In his letter, Mr Herzog also mentioned Labour MP Naz Shah, who shared a post on Facebook suggesting that Israel should be relocated in the US.

He said that such a sentiment, combined with Mr Livingstone's comments, "sickens all those of moral conscience to the core".

Mr Herzog said that despite the Labour Party having a "proud and distinguished history of fighting racism in every form", recent events must "act as a red alert and prompt immediate action".

He invited Mr Corbyn to bring a delegation to visit Israel's national Holocaust museum, Yad Vashem, "to witness that the last time the Jews were forcibly 'transported', it was not to Israel, but to their deaths".

Mr Herzog finished on a more positive note, saying: "I'm sure there remain many Labour Party activists with a willingness to engage and better understand the scourge of anti-Semitism.

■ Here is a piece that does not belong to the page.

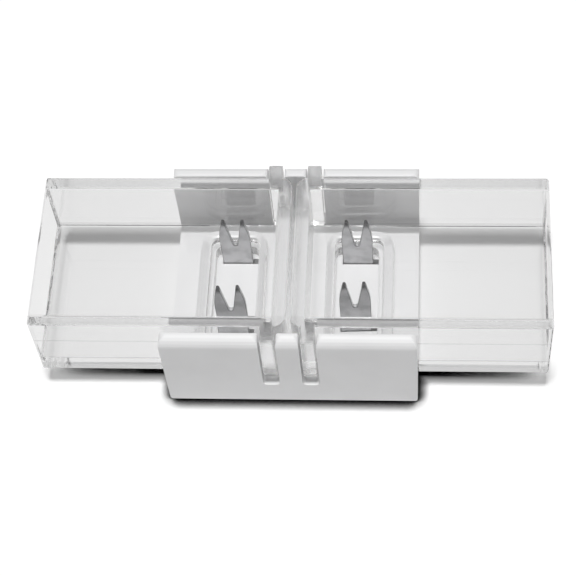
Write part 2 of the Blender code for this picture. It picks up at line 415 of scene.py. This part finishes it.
@dataclass(frozen=True)
class SleeveZones:
    """Where a sleeve's finish changes, in metres.

    The ends are distances from the connector's middle along X. Inside, outside and sides are distances
    along Y, below zero where only the front counts. The others are heights with the sleeves pressed
    down, and parting_width is half the parting line's.
    """

    seat_end: float = 9.85 * MM
    inner_end: float = 1.3 * MM
    wall_inside: float = 5.88 * MM
    wall_outside: float = 6.8 * MM
    wall_foot: float = 3.45 * MM
    land_height: float = 9.4 * MM
    fin_toe: float = 4.25 * MM
    right_fin_side: float = -7.3 * MM
    gate_top: float = 6.4 * MM
    parting_height: float = 6.95 * MM
    parting_width: float = 0.08 * MM
    parting_side: float = 6.7 * MM
    rim_foot: float = 2.35 * MM
    rim_low: float = 3.56 * MM
    rim_high: float = 4.1 * MM
    rim_side: float = 5.5 * MM
    rim_end: float = 8.5 * MM


@dataclass(frozen=True)
class SleeveSpot:
    """Sockets that say where a point is on a sleeve.

    The first three are its X, Y and Z. Along and across are its distances from the connector's middle,
    and level is 1 on faces that lie level.
    """

    lengthwise: Socket
    sideways: Socket
    height: Socket
    along: Socket
    across: Socket
    level: Socket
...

"By doing this, perhaps we can ensure that the anti-Semitism expressed in recent days is not the example set to (the) British young generation, but rather one of tolerance and acceptance of all people, regardless of faith."

Jeremy Corbyn has appointed the former director of Liberty, Shami Chakrabarti, to head a panel which will draw up "a statement of principles and guidance about anti-Semitism and other forms of racism".

A strengthened code of conduct will provide guidance on acceptable language, according to a Labour party statement, and "make explicitly clear for the first time that Labour will not tolerate any form of racism, including anti-Semitism, in the party".